Thinking of buying a smartwatch? Read this first

smartwatch review collage

Are you thinking of buying a smartwatch for the holidays?

There are dozens to choose from — but most of them have identical features, and differ mainly in quality of materials, design, and cost.

Before you decide which one to buy, figure out what you want most out of a smartwatch first, then focus on style and price.

Over the past few months, I tested seven smartwatches back-to-back, for about two weeks each.

Here’s where each excelled:

If you want something straightforward

smartwatch simple screens
The Motorola 360, Pebble Classic, and Vector Luna are easy to use.

The Moto 360 ($ 300), Pebble Classic ($ 100), Pebble Time Steel ($ 250) and Vector Luna ($ 399) were easiest to use.
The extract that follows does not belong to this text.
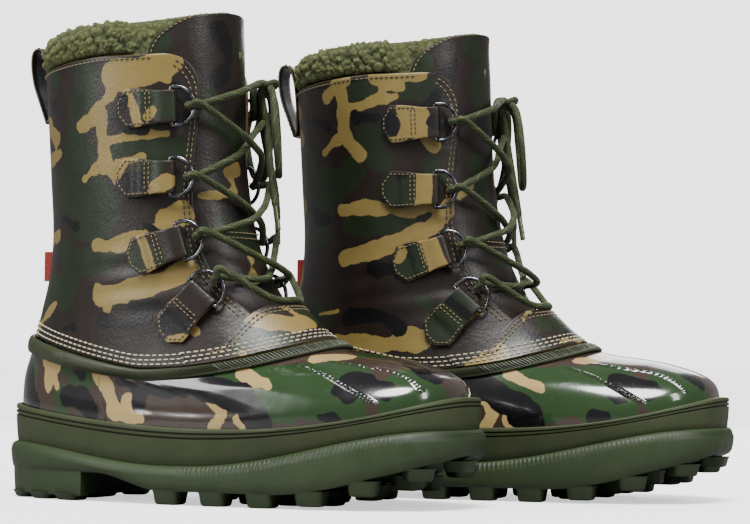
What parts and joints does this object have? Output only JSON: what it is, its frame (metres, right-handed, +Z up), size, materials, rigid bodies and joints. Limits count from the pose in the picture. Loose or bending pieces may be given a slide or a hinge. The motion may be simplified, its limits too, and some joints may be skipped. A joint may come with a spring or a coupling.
{
  "type": "insulated hunting boots",
  "caption": "Pair of insulated pac boots: lugged rubber shells, laced camouflage leather uppers with D-rings, fleece-cuffed liners.",
  "frame": {"origin": "on the floor under the middle of the pair's box", "axes": "+X the way the toes point, +Z up, the right boot on the -Y side"},
  "size_m": [0.4228, 0.2816, 0.3037],
  "materials": {
    "sole_rubber": "matt moulded rubber",
    "camo_rubber": "glossy printed rubber in four-colour woodland camouflage",
    "camo_leather": "smooth coated leather in four-colour woodland camouflage",
    "fleece": "curly sherpa pile",
    "felt": "dense wool felt",
    "lace_cord": "round braided cord",
    "ring_steel": "dark nickel wire",
    "tape": "woven tape"
  },
  "bodies": {
    "right_boot": {"footbed_right": "felt", "lace_right": "lace_cord", "liner_cuff_right": "fleece", "liner_right": "felt", "outsole_right": "sole_rubber", "quarter_inner_right": "camo_leather", "quarter_outer_right": "camo_leather", "ring_tab_inner_1_right": "camo_leather", "ring_tab_inner_2_right": "camo_leather", "ring_tab_inner_3_right": "camo_leather", "ring_tab_inner_4_right": "camo_leather", "ring_tab_outer_1_right": "camo_leather", "ring_tab_outer_2_right": "camo_leather", "ring_tab_outer_3_right": "camo_leather", "ring_tab_outer_4_right": "camo_leather", "rubber_shell_right": "camo_rubber", "shell_rim_right": "sole_rubber", "side_band_right": "sole_rubber", "side_tape_right": "tape", "tongue_right": "camo_leather", "vamp_right": "camo_leather"},
    "left_boot": {"footbed_left": "felt", "lace_left": "lace_cord", "liner_cuff_left": "fleece", "liner_left": "felt", "outsole_left": "sole_rubber", "quarter_inner_left": "camo_leather", "quarter_outer_left": "camo_leather", "ring_tab_inner_1_left": "camo_leather", "ring_tab_inner_2_left": "camo_leather", "ring_tab_inner_3_left": "camo_leather", "ring_tab_inner_4_left": "camo_leather", "ring_tab_outer_1_left": "camo_leather", "ring_tab_outer_2_left": "camo_leather", "ring_tab_outer_3_left": "camo_leather", "ring_tab_outer_4_left": "camo_leather", "rubber_shell_left": "camo_rubber", "shell_rim_left": "sole_rubber", "side_band_left": "sole_rubber", "side_tape_left": "tape", "tongue_left": "camo_leather", "vamp_left": "camo_leather"},
    "d_ring_outer_1_right": {"d_ring_outer_1_right": "ring_steel"},
    "d_ring_outer_2_right": {"d_ring_outer_2_right": "ring_steel"},
    "d_ring_outer_3_right": {"d_ring_outer_3_right": "ring_steel"},
    "d_ring_outer_4_right": {"d_ring_outer_4_right": "ring_steel"},
    "d_ring_inner_1_right": {"d_ring_inner_1_right": "ring_steel"},
    "d_ring_inner_2_right": {"d_ring_inner_2_right": "ring_steel"},
    "d_ring_inner_3_right": {"d_ring_inner_3_right": "ring_steel"},
    "d_ring_inner_4_right": {"d_ring_inner_4_right": "ring_steel"},
    "heel_loop_right": {"heel_loop_right": "camo_leather"},
    "d_ring_outer_1_left": {"d_ring_outer_1_left": "ring_steel"},
    "d_ring_outer_2_left": {"d_ring_outer_2_left": "ring_steel"},
    "d_ring_outer_3_left": {"d_ring_outer_3_left": "ring_steel"},
    "d_ring_outer_4_left": {"d_ring_outer_4_left": "ring_steel"},
    "d_ring_inner_1_left": {"d_ring_inner_1_left": "ring_steel"},
    "d_ring_inner_2_left": {"d_ring_inner_2_left": "ring_steel"},
    "d_ring_inner_3_left": {"d_ring_inner_3_left": "ring_steel"},
    "d_ring_inner_4_left": {"d_ring_inner_4_left": "ring_steel"},
    "heel_loop_left": {"heel_loop_left": "camo_leather"}
  },
  "joints": [
    {"name": "left_boot_lift", "type": "slide", "parent": "right_boot", "child": "left_boot", "axis": [0, 0, 1], "range_m": [0, 0.3]},
    {"name": "d_ring_outer_1_right_pivot", "type": "hinge", "parent": "right_boot", "child": "d_ring_outer_1_right", "pos_m": [-0.07787, -0.12626, 0.24252], "axis": [0.0427, 0.0184, -0.9989], "range_deg": [-6, 12], "deforming": ["lace_right"]},
    {"name": "d_ring_outer_2_right_pivot", "type": "hinge", "parent": "right_boot", "child": "d_ring_outer_2_right", "pos_m": [-0.07781, -0.12685, 0.19912], "axis": [0.0254, -0.0205, -0.9995], "range_deg": [-6, 12]},
    {"name": "d_ring_outer_3_right_pivot", "type": "hinge", "parent": "right_boot", "child": "d_ring_outer_3_right", "pos_m": [-0.07086, -0.12612, 0.15944], "axis": [0.3102, 0.0259, -0.9503], "range_deg": [-6, 12]},
    {"name": "d_ring_outer_4_right_pivot", "type": "hinge", "parent": "right_boot", "child": "d_ring_outer_4_right", "pos_m": [-0.05549, -0.12497, 0.12783], "axis": [0.7213, 0.165, -0.6727], "range_deg": [-6, 12]},
    {"name": "d_ring_inner_1_right_pivot", "type": "hinge", "parent": "right_boot", "child": "d_ring_inner_1_right", "pos_m": [-0.07787, -0.03354, 0.24252], "axis": [-0.0427, 0.0184, 0.9989], "range_deg": [-6, 12]},
    {"name": "d_ring_inner_2_right_pivot", "type": "hinge", "parent": "right_boot", "child": "d_ring_inner_2_right", "pos_m": [-0.07781, -0.03295, 0.19912], "axis": [-0.0254, -0.0205, 0.9995], "range_deg": [-6, 12]},
    {"name": "d_ring_inner_3_right_pivot", "type": "hinge", "parent": "right_boot", "child": "d_ring_inner_3_right", "pos_m": [-0.07086, -0.03368, 0.15944], "axis": [-0.3102, 0.0259, 0.9503], "range_deg": [-6, 12]},
    {"name": "d_ring_inner_4_right_pivot", "type": "hinge", "parent": "right_boot", "child": "d_ring_inner_4_right", "pos_m": [-0.05549, -0.03483, 0.12783], "axis": [-0.7213, 0.165, 0.6727], "range_deg": [-6, 12]},
    {"name": "heel_loop_right_flex", "type": "hinge", "parent": "right_boot", "child": "heel_loop_right", "pos_m": [-0.18779, -0.0799, 0.238], "axis": [0, -1, 0], "range_deg": [0, 30], "stiffness_Nm_per_rad": 0.05},
    {"name": "d_ring_outer_1_left_pivot", "type": "hinge", "parent": "left_boot", "child": "d_ring_outer_1_left", "pos_m": [0.02358, 0.11793, 0.24252], "axis": [-0.0442, 0.0146, 0.9989], "range_deg": [-6, 12], "deforming": ["lace_left"]},
    {"name": "d_ring_outer_2_left_pivot", "type": "hinge", "parent": "left_boot", "child": "d_ring_outer_2_left", "pos_m": [0.02358, 0.11852, 0.19912], "axis": [-0.0235, -0.0226, 0.9995], "range_deg": [-6, 12]},
    {"name": "d_ring_outer_3_left_pivot", "type": "hinge", "parent": "left_boot", "child": "d_ring_outer_3_left", "pos_m": [0.03058, 0.11841, 0.15944], "axis": [-0.3113, -0.0012, 0.9503], "range_deg": [-6, 12]},
    {"name": "d_ring_outer_4_left_pivot", "type": "hinge", "parent": "left_boot", "child": "d_ring_outer_4_left", "pos_m": [0.04599, 0.1186, 0.12783], "axis": [-0.733, 0.1015, 0.6727], "range_deg": [-6, 12]},
    {"name": "d_ring_inner_1_left_pivot", "type": "hinge", "parent": "left_boot", "child": "d_ring_inner_1_left", "pos_m": [0.03166, 0.02556, 0.24252], "axis": [0.041, 0.0221, -0.9989], "range_deg": [-6, 12]},
    {"name": "d_ring_inner_2_left_pivot", "type": "hinge", "parent": "left_boot", "child": "d_ring_inner_2_left", "pos_m": [0.03177, 0.02498, 0.19912], "axis": [0.027, -0.0182, -0.9995], "range_deg": [-6, 12]},
    {"name": "d_ring_inner_3_left_pivot", "type": "hinge", "parent": "left_boot", "child": "d_ring_inner_3_left", "pos_m": [0.03864, 0.02631, 0.15944], "axis": [0.3067, 0.0528, -0.9503], "range_deg": [-6, 12]},
    {"name": "d_ring_inner_4_left_pivot", "type": "hinge", "parent": "left_boot", "child": "d_ring_inner_4_left", "pos_m": [0.05384, 0.0288, 0.12783], "axis": [0.7042, 0.2272, -0.6727], "range_deg": [-6, 12]},
    {"name": "heel_loop_left_flex", "type": "hinge", "parent": "left_boot", "child": "heel_loop_left", "pos_m": [-0.08188, 0.06217, 0.238], "axis": [0.0872, -0.9962, 0], "range_deg": [0, 30], "stiffness_Nm_per_rad": 0.05}
  ]
}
Setup was a breeze, and I could keep track of the weather and Twitter (TWTR, Tech30) — the two things I check the most — in two steps.

Software for the Moto 360 was the best out of the four. Battery life was best on the Pebble Classic and Vector Luna mainly because of their e-paper and e-ink displays.

If you care most about fitness

smartwatch fitness screens
The Apple Watch, Samsung Gear S2, and Withings Activité and Activité Pop all have fitness in mind.

Both the Apple Watch ($ 350) and Samsung Gear S2 ($ 300) have applications that can track specific types of exercise, such as biking and elliptical machine workouts.

The Withings Activité ($ 450), Activité Pop ($ 150), and Pebble Classic may be a great choice too for swimmers because they’re water resistant up to 50 meters.

If you want your smartwatch to act like your smartphone

smartwatch apps screens
The Apple Watch and Samsung Gear S2 can do a lot.

Get an Apple Watch or Samsung Gear S2.

The Apple Watch can do pretty much anything an iPhone can do — as long as the phone is within Bluetooth or Wi-Fi range. After you figure out the controls, the Apple Watch easily becomes another familiar device that will help you feel less anxious when you can’t reach your phone every two seconds.

The Samsung Gear S2 is fun and easy to use thanks to its rotating bezel. The touchscreen is responsive and bright. Samsung also sells a version of this watch with cellular connectivity, but I didn’t get a chance to test that one. Currently, the watch only works with Android devices.

If you care most about battery life

smartwatch battery life
The Vector Luna and Withings Activité both have very long battery lives so you don’t have to worry about charging your smartwatch every day.

The Withings Activité battery lasts eight months. The Vector Luna can run 30 days without charging.

The Activité uses a standard CR2025 watch battery you can replace yourself, but the company “strongly” recommends professional care because the smartwatch is water resistant.

The Vector Luna had the longest rechargeable battery life out of all the smartwatches I tried.

The Activité watches only show the time, alarm, and a daily activity progress.

Some important caveats

I’m a watch lover. But I’m not completely sold on smartwatches just yet.

— While most of the devices helped me stay on top of notifications when my phone was out of reach, having to keep them charged, tethered, and close to my phone nearly outweighed the benefits of wearing them.

— Sometimes, fidgeting with my smartwatch felt like extra work and an extra step to using my phone.

— Smartwatches were most useful when I was doing housework, driving, walking around the city or office, and socializing. They were all waterproof to some extent and sturdy enough that I didn’t have to worry about being delicate.

— The Samsung Gear S2 and Pebble Classic were my favorite smartwatches to wear. They were fun and easy to use, had good battery life, and performed enough of the functions I needed at a reasonable price.

Overall, smartwatches are perfect for people who like to wear watches and want to be attached to a few of their favorite mobile apps constantly.

If you don’t fit this description, you might be better off waiting until more smartwatches can work independently of a phone and have better battery life.